The union between Adam and Eve brought two sons into the world. Such a loving union produces brothers who eventually bring deadly disunity into the world. Cain was a farmer and Abel a shepherd. Both were inspired to bring an offering to the LORD from the fruits of their labor. Cain offered the LORD some of his produce. Abel brought before the LORD one of his best firstlings from his flock. Already there is a clear difference between the two sacrifices. Cain's sacrifice was adequate for the ritual, but Abel's was beyond the external requirements necessary for worship. This distinction was the cause of a rift between the first brothers. From Abel's heart came a living sacrifice of praise symbolized by his offering "the best" firstling he could find. Cain's heart was crestfallen and resentful. The LORD challenged the elder brother with this question, "Why are you so resentful and crestfallen?" He goes on to warn Cain that sin is a demon lurking at the door of his heart; because of his wounded pride this demon's urge is toward conquest and domination of Cain's heart. When we are weak, the demon takes full advantage of the situation, but we can be the masters of our own destiny. Cain does not heed the wisdom from on high; rather, he attacks and kills his younger brother. The LORD God does not ignore the blood of Abel that cries out from the earth that Cain used to farm. Rather, the LORD God makes Cain a restless wanderer on the earth. He is rootless and disconnected from the earth that once gave him life. His heartless sacrifice and his cruel fratricide condemn him to wander aimlessly encountering those who would take his life, but the LORD puts a mark on Cain so that he must not be killed like he killed Abel. God's love for Abel and his self-sacrificing worship is remembered in the sign put on the head of Cain. This wanderer gives silent witness to the love of God that triumphs over even the destructive hate between brothers. On this feast we celebrate a brotherly love that is the fruit of divine love, and we witness the love of Saint Cyril and Saint Methodius inviting the East and West to become one sacrifice of praise.
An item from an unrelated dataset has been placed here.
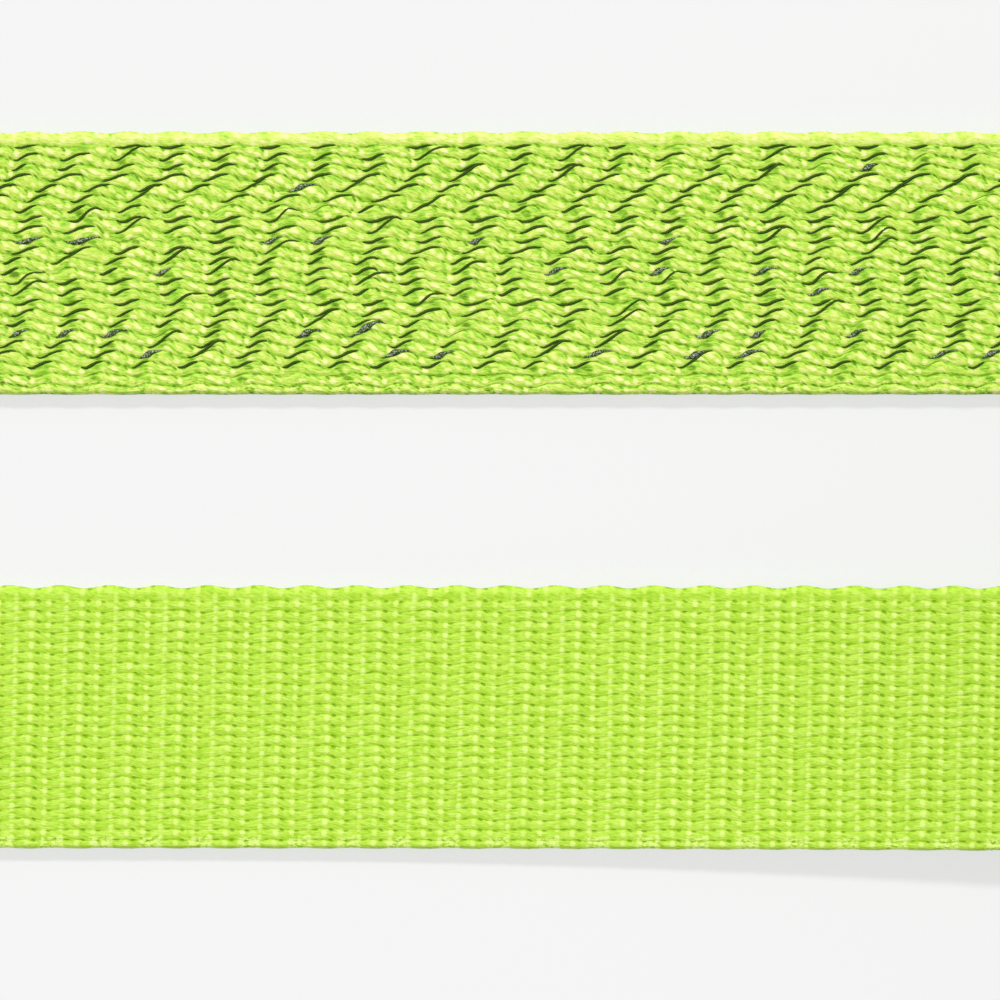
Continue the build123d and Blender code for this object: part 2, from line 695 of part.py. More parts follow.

Jesus Christ is the light of the world and his life is full of signs. His preaching and healing ministry is sign enough for anyone who approaches him with even the most miniscule faith. The Pharisees had no faith in our Lord Jesus. They had fear, challenges, and opposition, but no faith. It seems that they wanted the Lord Jesus to perform a sign, to do a miracle, that no one could doubt. They demanded an irrefutable sign; they wanted the Lord to perform a sign from heaven that finally proved his identity to everyone, even them. This is not unfamiliar complaining; our ancestors in the wilderness complained that the Lord had taken them away from the delightful food in Egypt in order to let them die of hunger and thirst. All the Lord Jesus could do in the face of such a complaint is to sigh from the depth of his spirit. At first his anger is wordless, then he refuses to be tested like the Father was tested in the Exodus: "Amen, I say to you no sign will be given this generation." Then He left them to stew in their own juices. He got into the boat again; this time and went the other side of the lake. He came to summon all people to light and love; without faith this kind of relation ship is impossible. And for people without faith, such light and love is not possible.